Increasingly the Western world is competing with China and India not for low wage, low skill jobs, but for work based on high technology and skill.

So we have work to do, to define our place and our role in this challenging environment.

I don’t believe we’ll succeed by building a wall around our economy.

We will succeed by mobilising the skills, ideas, talent, and passion of New Zealanders as a people. - And that means all New Zealanders - we cannot afford to leave any individual or community behind.

That’s why our government will work with leaders across our communities – unions and business; Maori, Pasifika, and ethnic communities; in education, science and research; and the community to get the best results for New Zealand as a whole.

Going into government for a third term means that with our partners in Parliament we have a fresh mandate.

And we must also refresh our ideas and our team.

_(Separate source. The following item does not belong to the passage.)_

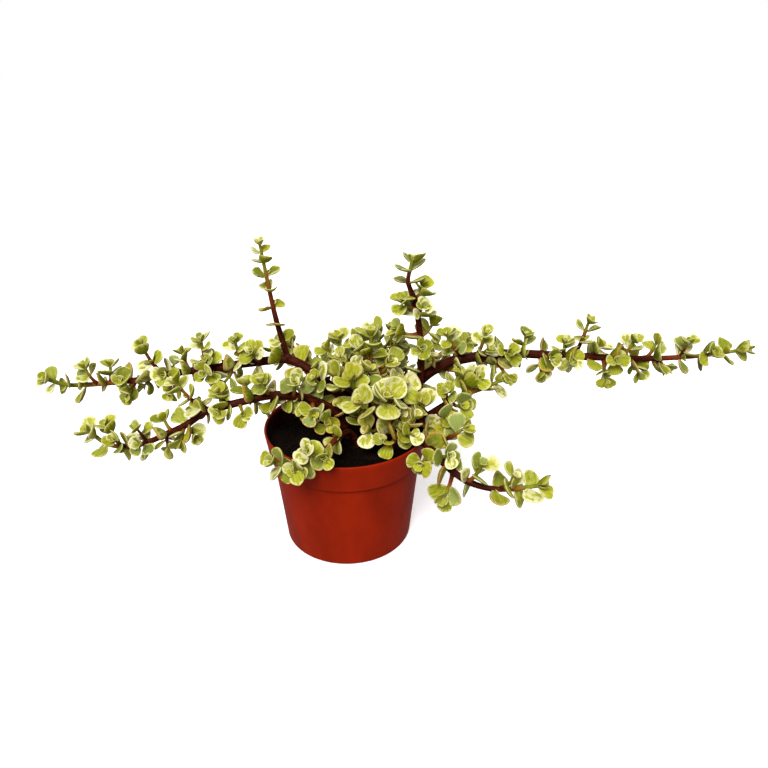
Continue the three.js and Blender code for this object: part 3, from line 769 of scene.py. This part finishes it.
def bark_radius(stem, reached, turn, draw):
    """Radius at places along a stem, swollen at its nodes, and how near a node each is."""
    low, high = stem.radii
    share = reached / reached[-1]
    full = BARK.full if stem.parent_radius is None else 0
    nodes = bark_nodes(stem, draw)
    radius = (low + (high - low) * share * (1 - full * (1 - share))) * np.ones_like(turn)
    near = np.zeros_like(radius)
    for distance, node_turn in nodes:
        away = np.exp(-((reached - distance) / 1.25) ** 2)
        toward = 0.55 + 0.45 * np.cos(2 * (turn - node_turn))
        radius *= 1 + BARK.swell * away * toward
        radius *= 1 - 0.05 * np.exp(-((reached - distance - 1.6) / 0.6) ** 2)
        near = np.maximum(near, away * (0.6 + 0.4 * toward))
    if stem.parent_radius is not None:
        radius *= 1 + 0.35 * np.exp(-np.clip(reached - stem.parent_radius * 0.8, 0, None) / 0.9)
    phases = [tau * draw() for _ in range(4)]  # one more than used, as the later draws count on it
    ridges = (np.sin(3 * turn + reached / 9 + phases[0])
              + np.sin(5 * turn - reached / 6 + phases[1])
              + 0.8 * np.sin(reached / 3.1 + 2 * turn + phases[2]))
    return radius * (1 + 0.018 * ridges), near


def add_stem(bundle, stem, ripe_length, draw):
    """A stem as rings round its smooth line, closed at the foot and rounded at the tip."""
    line = stem.smooth
    sides = BARK.sides if stem.parent_radius is None else BARK.shoot_sides
    turn = turns_round(sides)
    radius, near = bark_radius(stem, line.reached[:, None], turn[None, :], draw)
    across = np.cross(line.directions, line.sides)
    out = (np.cos(turn)[None, :, None] * line.sides[:, None, :]
           + np.sin(turn)[None, :, None] * across[:, None, :])
    rings = line.places[:, None, :] + radius[:, :, None] * out
    tip, heading = line.places[-1], line.directions[-1]
    for far, wide in CAP:
        ring = tip + heading * far * radius[-1].mean() + out[-1] * radius[-1][:, None] * wide
        rings = np.concatenate((rings, ring[None]))
    count = len(rings)
    points = np.concatenate((line.places[:1], rings.reshape(-1, 3),
                             [tip + heading * radius[-1].mean()]))
    reached = np.concatenate((line.reached, [line.length] * len(CAP)))
    offset = 200 * draw()
    bark = np.stack((np.tile(np.cos(turn), count) * 2.2, np.tile(np.sin(turn), count) * 2.2,
                     np.repeat(reached, sides) + offset), axis=1)
    bark = np.concatenate((bark[:1] * (0, 0, 1), bark, bark[-1:] * (0, 0, 1)))
    ripe_length *= 0.75 + 0.5 * draw()
    ripe = np.clip((line.length - reached) / ripe_length, 0, 1)
    ripe = np.concatenate((ripe[:1], np.repeat(ripe, sides), ripe[-1:]))
    near = np.pad(near.ravel(), (1, len(CAP) * sides + 1))
    bundle.add(points, shell_faces(count, sides), bark=bark, ripe=ripe, near_node=near)


def make_wood(cutting, material):
    """A cutting's stem and side shoots as one piece."""
    draw = random_from(cutting.seed + SEEDS.wood)
    bundle = Bundle()
    for stem in cutting.stems:
        add_stem(bundle, stem, ripening(stem, cutting), draw)
    bundle.make(f"{cutting.name}_wood", cutting.name, "stem", material)


# ---- pot

POT_FORM = Values(lip=0.75, lip_steps=7, band_edge=0.45, foot_round=1.6, floor=1.6,
                  drain_rim=8, segments=160, sharp_angle=42)


def arc(centre, radius, start, end, steps):
    """Points (r, z) on an arc, angles in degrees from outward."""
    angles = np.radians(np.linspace(start, end, steps))
    return [(centre[0] + radius * cos(a), centre[1] + radius * sin(a)) for a in angles]


def straight(start, end, steps):
    """Points between two, without them."""
    shares = (np.arange(1, steps) / steps)[:, None]
    return [tuple(p) for p in np.array(start) + shares * (np.array(end) - np.array(start))]


def pot_profile():
    """The pot's section from the middle of its underside, out, up and back in."""
    form, top, foot, edge = POT_FORM, POT.height, POT_FORM.foot_round, POT_FORM.band_edge
    drain = POT.drain_circle - form.drain_rim
    under = [(0.0, 0.0), (10.0, 0.0), (drain, 0.0), (POT.drain_circle + form.drain_rim, 0.0)]
    outer_foot = arc((POT.base_radius - foot + 0.1, foot), foot, -90, 4, 6)
    neck = (POT.neck_radius, BAND_FOOT - 0.15)
    ledge = [(POT.neck_radius + 0.5, BAND_FOOT), (POT.band_foot_radius - edge, BAND_FOOT)]
    band = arc((POT.band_foot_radius - edge, BAND_FOOT + edge), edge, -60, 8, 4)
    rim = arc((POT.rim_radius - form.lip, top - form.lip), form.lip, 0, 180, form.lip_steps)
    inner_band = (POT.band_foot_radius - POT.wall, BAND_FOOT + 0.4)
    inner_neck = (POT.neck_radius - POT.wall, BAND_FOOT - 1.2)
    inner_foot = (POT.base_radius - POT.wall, form.floor)
    return (under + outer_foot + straight(outer_foot[-1], neck, 12) + [neck] + ledge + band
            + straight(band[-1], rim[0], 6) + rim + straight(rim[-1], inner_band, 5)
            + [inner_band, inner_neck] + straight(inner_neck, inner_foot, 5)
            + [inner_foot, (drain, form.floor), (0.0, form.floor)])


def lathe(profile, segments):
    """Vertices and faces of a profile turned round the Z axis, from axis to axis."""
    inner = profile[1:-1]
    turn = turns_round(segments)
    points = [(0.0, 0.0, profile[0][1])]
    for r, z in inner:
        points += [(r * cos(a), r * sin(a), z) for a in turn]
    points.append((0.0, 0.0, profile[-1][1]))
    return points, shell_faces(len(inner), segments)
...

In recent weeks Michael Cullen and I have spoken with innovative thinkers and leaders of organisations from outside government, including the CTU, to get their perspectives on the pathway ahead. I believe a lot of common ground can be found on what the challenges are – and how they can be met. We want to continue and extend that process of engagement to build a broader consensus about the job that needs to be done.

We are also refreshing our own team. Six new ministers were elected last evening; new ministerial appointments outside Cabinet are to be made; and there will be a major reallocation of portfolios.

This process of renewal and refreshment needs to be as substantial as the change Labour brought to government in 1999. We tackled the issues before us then – and as the issues and challenges shift, we must be able to bring fresh thinking to them now.

Looking forward, it’s vital to focus not on what we have achieved, substantial as it is, but on what we must now do to build our country as a fair and inclusive one offering opportunity and security to all our people.

I look forward to working with the CTU as a social partner on that task, and thank you once again for your major contribution to the re-election of our Labour-led government.